Given material:

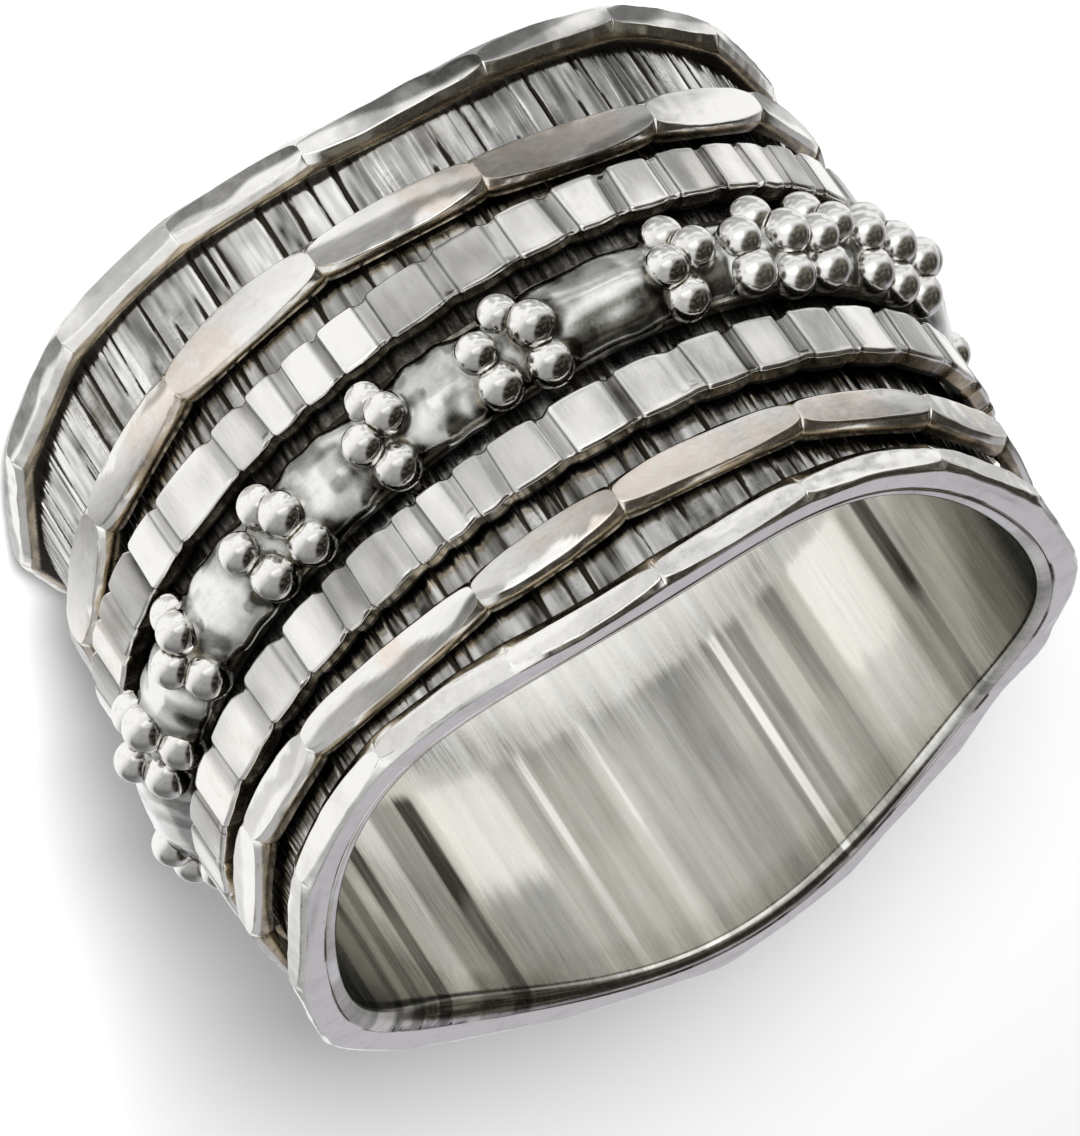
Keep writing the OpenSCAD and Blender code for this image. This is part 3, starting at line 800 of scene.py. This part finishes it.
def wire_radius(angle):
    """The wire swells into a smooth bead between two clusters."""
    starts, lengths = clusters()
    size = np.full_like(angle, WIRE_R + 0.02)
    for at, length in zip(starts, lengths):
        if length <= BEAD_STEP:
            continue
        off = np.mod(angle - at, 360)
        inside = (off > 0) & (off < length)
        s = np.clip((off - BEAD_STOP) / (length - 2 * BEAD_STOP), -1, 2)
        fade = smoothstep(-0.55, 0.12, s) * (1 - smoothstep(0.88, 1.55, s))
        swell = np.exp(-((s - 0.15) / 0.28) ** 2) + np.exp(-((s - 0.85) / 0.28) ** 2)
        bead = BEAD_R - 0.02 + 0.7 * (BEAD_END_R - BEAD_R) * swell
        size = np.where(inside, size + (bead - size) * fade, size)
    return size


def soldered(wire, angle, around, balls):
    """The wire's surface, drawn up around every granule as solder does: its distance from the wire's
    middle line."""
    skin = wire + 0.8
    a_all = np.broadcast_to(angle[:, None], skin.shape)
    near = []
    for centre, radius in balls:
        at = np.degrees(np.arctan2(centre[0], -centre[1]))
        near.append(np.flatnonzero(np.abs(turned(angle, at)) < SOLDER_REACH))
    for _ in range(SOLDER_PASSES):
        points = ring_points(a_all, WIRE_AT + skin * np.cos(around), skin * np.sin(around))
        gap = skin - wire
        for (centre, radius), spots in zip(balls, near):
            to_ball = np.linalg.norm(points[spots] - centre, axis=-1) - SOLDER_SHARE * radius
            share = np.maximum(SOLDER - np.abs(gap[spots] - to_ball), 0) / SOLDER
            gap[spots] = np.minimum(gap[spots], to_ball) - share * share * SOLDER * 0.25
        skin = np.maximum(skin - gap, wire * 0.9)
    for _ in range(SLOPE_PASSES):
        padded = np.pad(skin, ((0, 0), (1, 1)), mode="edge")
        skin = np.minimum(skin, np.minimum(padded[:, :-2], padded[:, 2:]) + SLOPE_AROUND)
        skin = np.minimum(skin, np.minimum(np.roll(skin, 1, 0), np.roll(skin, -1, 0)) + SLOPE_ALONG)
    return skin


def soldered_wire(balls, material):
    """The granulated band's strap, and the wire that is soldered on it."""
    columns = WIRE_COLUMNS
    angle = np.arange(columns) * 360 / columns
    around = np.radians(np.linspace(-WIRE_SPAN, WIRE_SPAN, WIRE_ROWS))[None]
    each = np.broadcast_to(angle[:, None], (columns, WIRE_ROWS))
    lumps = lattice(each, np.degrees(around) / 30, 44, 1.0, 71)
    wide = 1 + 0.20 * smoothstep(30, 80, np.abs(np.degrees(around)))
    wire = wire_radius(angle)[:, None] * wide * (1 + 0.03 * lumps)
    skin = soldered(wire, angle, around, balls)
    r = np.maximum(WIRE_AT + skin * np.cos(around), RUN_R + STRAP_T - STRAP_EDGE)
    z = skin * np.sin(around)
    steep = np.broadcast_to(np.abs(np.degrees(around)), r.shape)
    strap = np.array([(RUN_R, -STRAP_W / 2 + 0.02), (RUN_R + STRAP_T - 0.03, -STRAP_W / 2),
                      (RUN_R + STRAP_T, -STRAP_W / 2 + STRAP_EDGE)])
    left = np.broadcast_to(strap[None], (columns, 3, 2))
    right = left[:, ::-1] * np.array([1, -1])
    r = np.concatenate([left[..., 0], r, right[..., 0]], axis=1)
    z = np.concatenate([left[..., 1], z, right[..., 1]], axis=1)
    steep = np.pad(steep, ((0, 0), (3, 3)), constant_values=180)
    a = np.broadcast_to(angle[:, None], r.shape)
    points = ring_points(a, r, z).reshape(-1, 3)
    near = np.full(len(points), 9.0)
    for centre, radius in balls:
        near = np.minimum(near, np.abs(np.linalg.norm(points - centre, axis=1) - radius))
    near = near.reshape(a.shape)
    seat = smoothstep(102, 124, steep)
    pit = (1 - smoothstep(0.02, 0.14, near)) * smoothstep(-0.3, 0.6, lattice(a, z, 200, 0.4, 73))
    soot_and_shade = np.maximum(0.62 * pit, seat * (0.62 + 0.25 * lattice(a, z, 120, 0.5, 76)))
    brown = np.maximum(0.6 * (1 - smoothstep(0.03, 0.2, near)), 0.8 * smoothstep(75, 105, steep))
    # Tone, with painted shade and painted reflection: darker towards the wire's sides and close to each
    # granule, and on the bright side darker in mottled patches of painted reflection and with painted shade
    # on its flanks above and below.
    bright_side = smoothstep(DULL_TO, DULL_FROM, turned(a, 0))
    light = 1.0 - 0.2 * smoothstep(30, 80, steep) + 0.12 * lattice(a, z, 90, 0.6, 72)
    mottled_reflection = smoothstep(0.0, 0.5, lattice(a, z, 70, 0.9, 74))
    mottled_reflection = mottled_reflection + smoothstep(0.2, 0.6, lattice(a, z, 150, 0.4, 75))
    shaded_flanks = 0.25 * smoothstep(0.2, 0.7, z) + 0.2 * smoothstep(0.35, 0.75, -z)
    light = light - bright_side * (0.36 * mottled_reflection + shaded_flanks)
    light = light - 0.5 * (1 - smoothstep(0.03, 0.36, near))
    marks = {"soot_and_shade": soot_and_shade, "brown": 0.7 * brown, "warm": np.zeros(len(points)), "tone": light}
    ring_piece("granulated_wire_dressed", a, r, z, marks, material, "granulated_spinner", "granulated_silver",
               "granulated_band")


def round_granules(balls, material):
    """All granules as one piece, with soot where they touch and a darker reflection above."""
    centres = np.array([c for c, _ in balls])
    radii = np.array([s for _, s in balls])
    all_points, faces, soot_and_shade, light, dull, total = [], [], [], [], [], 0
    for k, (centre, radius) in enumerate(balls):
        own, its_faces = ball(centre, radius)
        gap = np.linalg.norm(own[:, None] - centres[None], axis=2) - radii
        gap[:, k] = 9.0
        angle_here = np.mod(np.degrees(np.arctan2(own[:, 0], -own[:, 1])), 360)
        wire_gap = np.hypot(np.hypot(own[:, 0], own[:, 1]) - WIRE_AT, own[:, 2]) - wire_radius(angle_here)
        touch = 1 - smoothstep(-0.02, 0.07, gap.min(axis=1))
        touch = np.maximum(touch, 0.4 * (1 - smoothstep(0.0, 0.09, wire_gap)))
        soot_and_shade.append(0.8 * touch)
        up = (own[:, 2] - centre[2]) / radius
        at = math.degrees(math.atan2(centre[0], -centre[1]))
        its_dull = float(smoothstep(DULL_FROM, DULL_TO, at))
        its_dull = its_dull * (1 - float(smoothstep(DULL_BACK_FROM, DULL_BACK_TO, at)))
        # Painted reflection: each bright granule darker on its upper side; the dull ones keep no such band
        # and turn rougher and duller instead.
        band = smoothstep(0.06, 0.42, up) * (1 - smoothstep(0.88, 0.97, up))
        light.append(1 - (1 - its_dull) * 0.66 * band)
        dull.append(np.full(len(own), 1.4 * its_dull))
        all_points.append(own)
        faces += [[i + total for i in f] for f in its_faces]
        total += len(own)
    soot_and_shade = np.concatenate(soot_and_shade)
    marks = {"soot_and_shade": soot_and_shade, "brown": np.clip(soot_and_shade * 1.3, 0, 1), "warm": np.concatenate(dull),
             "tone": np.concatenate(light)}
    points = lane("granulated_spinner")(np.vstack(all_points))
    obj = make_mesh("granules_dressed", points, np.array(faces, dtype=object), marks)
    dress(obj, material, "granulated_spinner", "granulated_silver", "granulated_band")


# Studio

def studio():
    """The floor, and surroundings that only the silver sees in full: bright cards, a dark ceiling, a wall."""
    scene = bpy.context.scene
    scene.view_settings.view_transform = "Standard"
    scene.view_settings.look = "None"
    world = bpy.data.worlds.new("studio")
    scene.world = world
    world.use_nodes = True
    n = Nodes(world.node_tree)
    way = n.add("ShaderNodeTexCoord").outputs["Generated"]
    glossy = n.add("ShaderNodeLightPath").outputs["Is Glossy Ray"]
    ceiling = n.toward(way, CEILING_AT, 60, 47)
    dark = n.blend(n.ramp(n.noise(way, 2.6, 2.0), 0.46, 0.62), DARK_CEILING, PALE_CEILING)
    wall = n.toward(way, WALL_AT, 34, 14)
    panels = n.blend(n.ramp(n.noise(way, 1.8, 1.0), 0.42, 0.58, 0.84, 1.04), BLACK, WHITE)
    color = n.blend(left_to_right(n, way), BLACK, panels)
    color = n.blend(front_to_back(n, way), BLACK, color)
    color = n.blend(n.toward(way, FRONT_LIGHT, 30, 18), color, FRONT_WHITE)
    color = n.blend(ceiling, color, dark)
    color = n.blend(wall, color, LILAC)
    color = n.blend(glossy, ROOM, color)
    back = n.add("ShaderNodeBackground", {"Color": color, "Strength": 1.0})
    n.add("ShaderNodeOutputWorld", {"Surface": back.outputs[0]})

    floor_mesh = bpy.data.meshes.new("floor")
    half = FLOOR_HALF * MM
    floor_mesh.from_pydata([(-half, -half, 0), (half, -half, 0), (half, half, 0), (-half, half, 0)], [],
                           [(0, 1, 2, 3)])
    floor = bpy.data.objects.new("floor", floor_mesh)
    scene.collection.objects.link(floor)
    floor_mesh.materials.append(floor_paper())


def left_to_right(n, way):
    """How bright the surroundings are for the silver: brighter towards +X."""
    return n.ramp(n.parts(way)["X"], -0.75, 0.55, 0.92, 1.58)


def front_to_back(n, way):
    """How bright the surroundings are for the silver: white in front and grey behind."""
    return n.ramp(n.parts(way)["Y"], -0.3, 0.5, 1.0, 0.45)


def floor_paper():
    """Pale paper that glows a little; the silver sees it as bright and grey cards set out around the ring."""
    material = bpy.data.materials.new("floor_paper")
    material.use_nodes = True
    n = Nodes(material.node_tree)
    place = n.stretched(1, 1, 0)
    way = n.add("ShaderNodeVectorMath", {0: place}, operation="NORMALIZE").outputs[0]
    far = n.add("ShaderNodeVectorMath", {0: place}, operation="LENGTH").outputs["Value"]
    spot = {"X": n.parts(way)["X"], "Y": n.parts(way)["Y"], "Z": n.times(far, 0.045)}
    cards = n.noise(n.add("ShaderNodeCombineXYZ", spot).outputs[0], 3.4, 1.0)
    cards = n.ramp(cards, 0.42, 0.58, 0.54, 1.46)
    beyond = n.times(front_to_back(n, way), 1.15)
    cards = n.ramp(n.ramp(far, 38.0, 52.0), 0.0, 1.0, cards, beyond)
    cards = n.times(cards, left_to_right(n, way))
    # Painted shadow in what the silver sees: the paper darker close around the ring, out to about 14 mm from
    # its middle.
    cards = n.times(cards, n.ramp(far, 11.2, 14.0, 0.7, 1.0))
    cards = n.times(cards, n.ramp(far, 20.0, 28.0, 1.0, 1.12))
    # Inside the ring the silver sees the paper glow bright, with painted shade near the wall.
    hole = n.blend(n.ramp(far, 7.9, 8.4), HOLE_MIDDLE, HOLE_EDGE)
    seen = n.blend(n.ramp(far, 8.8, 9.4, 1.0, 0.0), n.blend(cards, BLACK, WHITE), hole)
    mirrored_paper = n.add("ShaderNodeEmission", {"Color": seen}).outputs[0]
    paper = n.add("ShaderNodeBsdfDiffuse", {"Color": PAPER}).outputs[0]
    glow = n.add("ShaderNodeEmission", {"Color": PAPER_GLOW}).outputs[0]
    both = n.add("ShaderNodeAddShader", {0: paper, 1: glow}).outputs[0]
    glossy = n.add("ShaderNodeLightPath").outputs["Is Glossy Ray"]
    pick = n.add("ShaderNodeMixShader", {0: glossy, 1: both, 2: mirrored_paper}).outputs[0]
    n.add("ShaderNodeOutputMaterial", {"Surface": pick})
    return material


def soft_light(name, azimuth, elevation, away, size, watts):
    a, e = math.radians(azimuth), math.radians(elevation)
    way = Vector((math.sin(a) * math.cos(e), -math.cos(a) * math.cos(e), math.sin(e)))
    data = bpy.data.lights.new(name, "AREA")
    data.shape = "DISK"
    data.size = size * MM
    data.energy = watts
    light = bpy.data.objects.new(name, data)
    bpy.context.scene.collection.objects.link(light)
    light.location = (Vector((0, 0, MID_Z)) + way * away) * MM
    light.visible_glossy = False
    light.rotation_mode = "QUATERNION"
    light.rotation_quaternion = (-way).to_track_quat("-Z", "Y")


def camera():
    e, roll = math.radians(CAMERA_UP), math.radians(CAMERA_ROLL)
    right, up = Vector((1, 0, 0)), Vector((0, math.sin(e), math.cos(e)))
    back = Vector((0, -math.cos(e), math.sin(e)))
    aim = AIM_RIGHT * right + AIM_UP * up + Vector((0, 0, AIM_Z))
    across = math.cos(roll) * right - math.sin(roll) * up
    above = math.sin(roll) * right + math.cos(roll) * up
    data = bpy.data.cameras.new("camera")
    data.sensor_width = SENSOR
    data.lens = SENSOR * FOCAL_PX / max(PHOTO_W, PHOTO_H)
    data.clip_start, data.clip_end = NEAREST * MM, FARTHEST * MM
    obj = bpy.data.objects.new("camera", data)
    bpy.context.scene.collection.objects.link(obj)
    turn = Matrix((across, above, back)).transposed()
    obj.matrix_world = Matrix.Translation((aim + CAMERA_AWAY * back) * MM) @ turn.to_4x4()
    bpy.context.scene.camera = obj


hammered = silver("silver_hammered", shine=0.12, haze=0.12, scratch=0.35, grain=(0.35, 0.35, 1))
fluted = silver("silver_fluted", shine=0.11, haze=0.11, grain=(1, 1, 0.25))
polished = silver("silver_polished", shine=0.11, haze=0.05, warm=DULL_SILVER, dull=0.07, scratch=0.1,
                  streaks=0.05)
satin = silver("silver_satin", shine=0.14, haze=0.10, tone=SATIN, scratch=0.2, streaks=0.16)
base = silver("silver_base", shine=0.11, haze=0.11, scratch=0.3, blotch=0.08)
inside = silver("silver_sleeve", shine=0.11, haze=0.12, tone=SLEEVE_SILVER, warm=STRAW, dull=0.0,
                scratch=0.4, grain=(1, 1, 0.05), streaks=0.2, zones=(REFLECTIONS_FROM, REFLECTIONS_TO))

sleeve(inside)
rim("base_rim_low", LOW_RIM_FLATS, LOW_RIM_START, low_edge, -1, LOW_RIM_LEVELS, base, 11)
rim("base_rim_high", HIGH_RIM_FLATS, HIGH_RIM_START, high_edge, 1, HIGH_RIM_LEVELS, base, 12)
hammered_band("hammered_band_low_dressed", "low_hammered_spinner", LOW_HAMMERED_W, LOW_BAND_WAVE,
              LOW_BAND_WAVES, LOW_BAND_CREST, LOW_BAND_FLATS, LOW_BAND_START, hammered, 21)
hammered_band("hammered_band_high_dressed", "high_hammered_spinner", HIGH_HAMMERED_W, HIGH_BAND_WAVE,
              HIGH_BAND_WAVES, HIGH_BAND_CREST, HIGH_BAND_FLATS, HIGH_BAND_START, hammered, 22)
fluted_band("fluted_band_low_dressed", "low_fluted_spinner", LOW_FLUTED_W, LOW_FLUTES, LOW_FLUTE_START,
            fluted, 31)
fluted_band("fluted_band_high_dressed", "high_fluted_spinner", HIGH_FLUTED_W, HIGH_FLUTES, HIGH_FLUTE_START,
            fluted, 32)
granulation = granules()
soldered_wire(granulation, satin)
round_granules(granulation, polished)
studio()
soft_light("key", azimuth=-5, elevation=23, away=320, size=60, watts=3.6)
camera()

Request:
Your output must be the lines of the material above, from the first through the line that contains "return size", copied exactly. Include both endpoints and nothing else.

Result below:
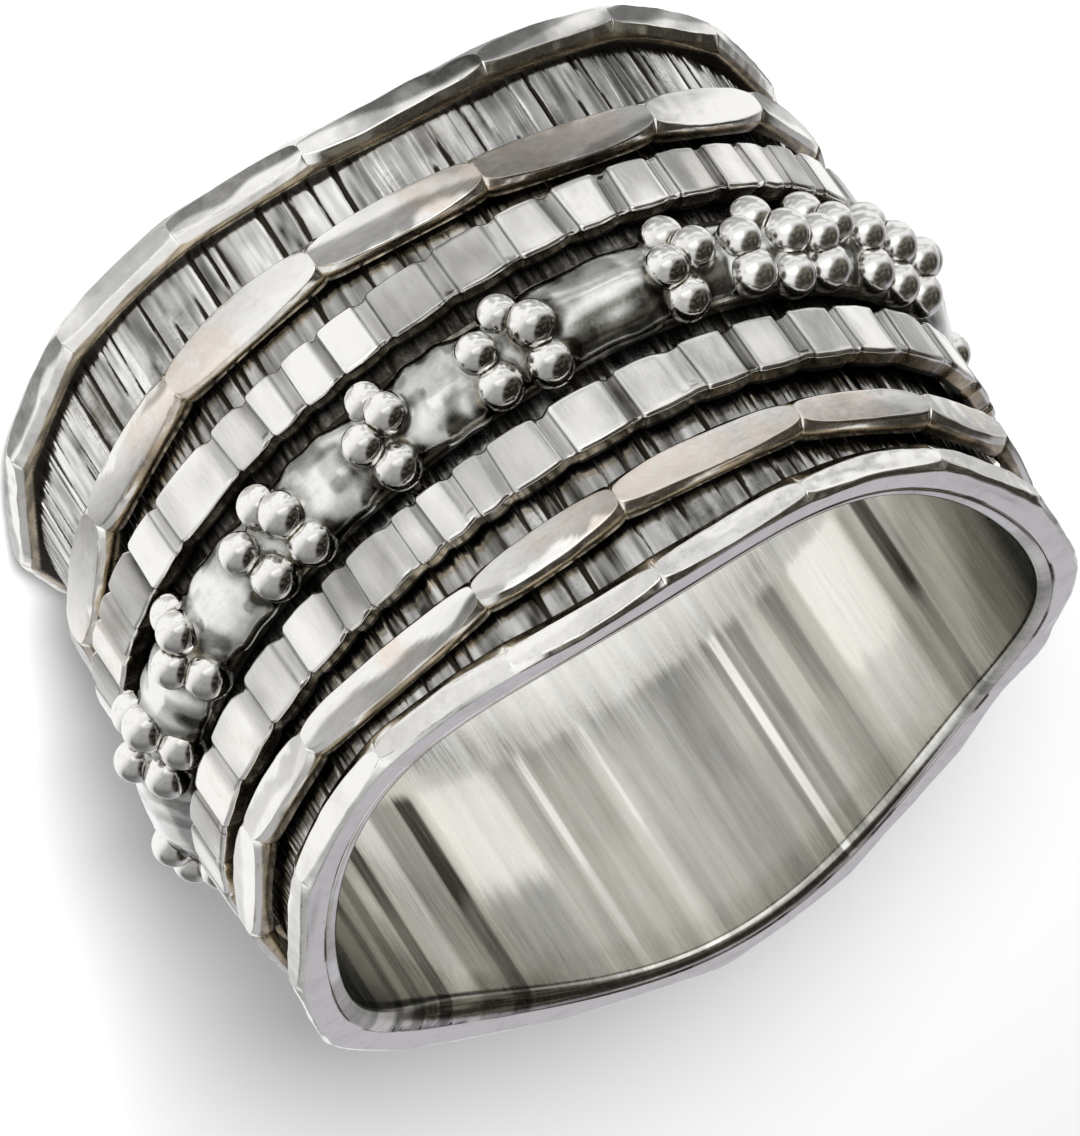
Keep writing the OpenSCAD and Blender code for this image. This is part 3, starting at line 800 of scene.py. This part finishes it.
def wire_radius(angle):
    """The wire swells into a smooth bead between two clusters."""
    starts, lengths = clusters()
    size = np.full_like(angle, WIRE_R + 0.02)
    for at, length in zip(starts, lengths):
        if length <= BEAD_STEP:
            continue
        off = np.mod(angle - at, 360)
        inside = (off > 0) & (off < length)
        s = np.clip((off - BEAD_STOP) / (length - 2 * BEAD_STOP), -1, 2)
        fade = smoothstep(-0.55, 0.12, s) * (1 - smoothstep(0.88, 1.55, s))
        swell = np.exp(-((s - 0.15) / 0.28) ** 2) + np.exp(-((s - 0.85) / 0.28) ** 2)
        bead = BEAD_R - 0.02 + 0.7 * (BEAD_END_R - BEAD_R) * swell
        size = np.where(inside, size + (bead - size) * fade, size)
    return size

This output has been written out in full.